Supreme Court rules on tax avoidance for the first time
In late 2008, the Supreme Court released two decisions simultaneously on the application of general anti-avoidance rules to transactions conferring tax advantages. These decisions were the first of their kind issued by the Supreme Court since its establishment.
In Glenharrow Holdings Limited v the Commissioner of Inland Revenue the Supreme Court considered the application of the general anti-avoidance rule in a goods and services tax (GST) context. The court held that the taxpayer was not entitled to an input tax credit of one-ninth of the NZ$45 million ($29 million) agreed purchase price of a mining licence. The court took the view that the economic burden of the NZ$45 million purchase price had not been incurred and that, viewed objectively, the purchase price had been inflated to benefit from the GST input tax credit (even though this was not a subjective purpose of the parties).

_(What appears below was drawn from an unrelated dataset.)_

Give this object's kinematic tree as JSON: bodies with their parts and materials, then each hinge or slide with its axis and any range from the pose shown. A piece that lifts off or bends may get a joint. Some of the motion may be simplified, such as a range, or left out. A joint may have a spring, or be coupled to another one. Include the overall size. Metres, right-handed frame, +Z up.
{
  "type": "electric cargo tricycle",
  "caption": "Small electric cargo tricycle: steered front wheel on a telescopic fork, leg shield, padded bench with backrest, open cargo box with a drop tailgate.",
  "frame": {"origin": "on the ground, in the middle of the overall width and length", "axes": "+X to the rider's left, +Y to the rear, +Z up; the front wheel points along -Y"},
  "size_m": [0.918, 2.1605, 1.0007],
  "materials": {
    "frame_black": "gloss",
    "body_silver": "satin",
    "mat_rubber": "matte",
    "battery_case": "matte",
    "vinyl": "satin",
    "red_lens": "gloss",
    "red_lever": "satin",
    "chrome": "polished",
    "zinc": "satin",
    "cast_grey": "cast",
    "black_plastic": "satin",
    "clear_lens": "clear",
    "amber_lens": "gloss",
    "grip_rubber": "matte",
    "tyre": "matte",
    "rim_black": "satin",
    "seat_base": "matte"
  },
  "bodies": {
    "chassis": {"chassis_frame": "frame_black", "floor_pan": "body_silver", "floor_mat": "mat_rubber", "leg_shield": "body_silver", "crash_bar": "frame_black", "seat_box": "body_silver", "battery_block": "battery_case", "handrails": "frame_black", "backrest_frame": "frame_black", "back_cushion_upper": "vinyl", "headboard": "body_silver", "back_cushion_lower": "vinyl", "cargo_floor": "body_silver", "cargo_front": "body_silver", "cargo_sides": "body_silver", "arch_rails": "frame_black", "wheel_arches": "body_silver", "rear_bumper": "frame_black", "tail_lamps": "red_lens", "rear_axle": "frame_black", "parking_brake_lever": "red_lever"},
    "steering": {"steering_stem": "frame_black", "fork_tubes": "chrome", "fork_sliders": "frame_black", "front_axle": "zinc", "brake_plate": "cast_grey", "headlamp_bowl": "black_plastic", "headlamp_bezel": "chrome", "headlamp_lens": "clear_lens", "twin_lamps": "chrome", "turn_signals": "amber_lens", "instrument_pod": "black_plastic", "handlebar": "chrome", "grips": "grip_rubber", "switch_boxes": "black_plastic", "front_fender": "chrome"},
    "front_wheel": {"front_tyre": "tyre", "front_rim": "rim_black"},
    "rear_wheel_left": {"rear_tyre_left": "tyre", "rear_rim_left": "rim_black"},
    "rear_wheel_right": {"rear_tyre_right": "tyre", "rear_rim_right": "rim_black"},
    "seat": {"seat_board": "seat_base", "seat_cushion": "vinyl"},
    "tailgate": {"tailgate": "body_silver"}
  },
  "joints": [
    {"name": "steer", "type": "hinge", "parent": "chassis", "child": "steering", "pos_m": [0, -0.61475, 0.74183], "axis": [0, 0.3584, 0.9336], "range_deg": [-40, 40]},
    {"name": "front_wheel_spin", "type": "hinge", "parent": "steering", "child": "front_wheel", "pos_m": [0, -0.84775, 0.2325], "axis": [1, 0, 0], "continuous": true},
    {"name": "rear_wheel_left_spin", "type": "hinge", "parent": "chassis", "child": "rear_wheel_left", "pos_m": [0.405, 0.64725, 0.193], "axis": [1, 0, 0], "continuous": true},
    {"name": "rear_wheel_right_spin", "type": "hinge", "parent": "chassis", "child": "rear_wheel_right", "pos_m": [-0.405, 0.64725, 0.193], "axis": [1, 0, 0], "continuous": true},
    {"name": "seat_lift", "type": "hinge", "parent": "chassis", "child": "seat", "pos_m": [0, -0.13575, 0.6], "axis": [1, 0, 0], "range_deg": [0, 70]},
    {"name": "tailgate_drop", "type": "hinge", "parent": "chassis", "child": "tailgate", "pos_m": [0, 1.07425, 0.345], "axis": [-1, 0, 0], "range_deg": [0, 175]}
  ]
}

In Ben Nevis Forestry Ventures Limited and Ors v the Commissioner of Inland Revenue, the Supreme Court disallowed tax deductions claimed in relation to a forestry investment scheme on the basis that the scheme constituted a tax avoidance arrangement. The approach of the majority in Ben Nevis confirmed that a taxpayer may rely on specific tax provisions when structuring a transaction. However, if use of a particular provision (or combination of provisions) alters the incidence of tax beyond that which the court considers was contemplated by Parliament, then the transaction is at risk of being struck down on avoidance grounds. The use of specific provisions to structure a transaction may fall outside of Parliament's contemplation when a taxpayer obtains benefits by relying on specific provisions in an artificial or contrived way.
New Zealand's lower courts can be expected to adopt the approach applied in Glenharrow and Ben Nevis in determining future tax avoidance cases due to the combination of the high authority of those decisions and their currency.